Q: Is the Rash Stevens-Johnson Syndrome?
Dear Dr. Phelps,
I was recently diagnosed with Bipolar disorder and have been taking 25mg of
Lamictal each day.
Initially I was really itchy, but that went away within days. Unfortunately, I
then developed a blotchy red rash that was approximately the size of a quarter
under my collarbone. It has not spread and is not very itchy, but I was told to
stop the Lamictal for the time being.
Is there any way to tell definitively if the rash is THE rash? In other words,
can a biopsy or similar test provide reliable results? Also, assuming the rash
is benign, is it worth starting the Lamictal again at a lower dose?
I have been very happy with this drug otherwise and am very upset at the
prospect of having to permanently discontinue it.
Thanks for your help.
Dear Ms. K' --
As you can probably understand, from a legal point of view I can't quite answer
your question as I'd be telling you what to do. But what I can do is give you
information that might help you and your doctor decide what to do. This
question, about lamotrigine (Lamictal) and rash risk, comes up all the time. So
I have prepared a summary of everything I've learned about this issue; see my
the rash". It won't tell you what to do either, but it will show you that
people have tried restarting again when in your position.

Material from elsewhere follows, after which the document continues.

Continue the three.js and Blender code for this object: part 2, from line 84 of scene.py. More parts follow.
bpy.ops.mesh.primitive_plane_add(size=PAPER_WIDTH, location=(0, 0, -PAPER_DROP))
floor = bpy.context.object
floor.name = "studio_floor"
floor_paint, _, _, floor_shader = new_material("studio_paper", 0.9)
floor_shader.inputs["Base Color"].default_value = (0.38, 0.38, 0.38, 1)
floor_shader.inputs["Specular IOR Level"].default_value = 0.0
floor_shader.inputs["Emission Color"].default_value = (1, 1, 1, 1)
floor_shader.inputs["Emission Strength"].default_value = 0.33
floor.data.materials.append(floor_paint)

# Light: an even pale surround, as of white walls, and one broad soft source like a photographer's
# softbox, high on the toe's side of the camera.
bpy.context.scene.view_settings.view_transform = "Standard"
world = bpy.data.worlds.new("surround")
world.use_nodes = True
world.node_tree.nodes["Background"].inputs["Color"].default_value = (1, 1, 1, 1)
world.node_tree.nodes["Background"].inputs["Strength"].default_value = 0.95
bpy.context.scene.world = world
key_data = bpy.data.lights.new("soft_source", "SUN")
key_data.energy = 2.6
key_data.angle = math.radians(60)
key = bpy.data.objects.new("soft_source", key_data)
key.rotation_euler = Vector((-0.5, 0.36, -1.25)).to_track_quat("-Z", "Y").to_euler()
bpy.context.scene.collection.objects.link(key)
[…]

The risk of THE rash (Stevens-Johnson Syndrome, SJS, is
the main one) is variously quoted anywhere from 1 per 1,000 people taking the
medication, to 1 per 3,000. You'll see some numbers which were designed to be a
bit more precise on my website. But, my point here, these numbers are rather
abstract. We humans are not good at turning numbers like those into some sense
of risk that might help with a decision. Even with some additional numbers about
people re-starting lamotrigine after getting a rash, you'll still have a hard
time developing a sense of how risky such a step would be. I know, because I
have been through this many times with patients considering a re-exposure to the
medication. My results are too few to be relevant to your decision (if everybody
did fine, this really wouldn't mean much; we need bigger samples of patients
because what we're looking for is infrequent); but again, my point: even having
been through this numerous times I myself still have difficulty helping my
patients evaluate this risk. All we can do is talk about it and compare our
alternatives and their risks, and the risk or potential distress
associated with continued symptoms, and then try to make the best decision
That's why this decision has to be made with your
doctor. The good news, it sounds like, is that even at a low dose, the
medication seemed to be doing something good. That's not uncommon. You'll be
interested in the 5 mgs-to-start approach described on my webpage, as you
wouldn't have to wait long even going by 5 mg a week to get back to where you
were seeing benefit. Good luck with your decision.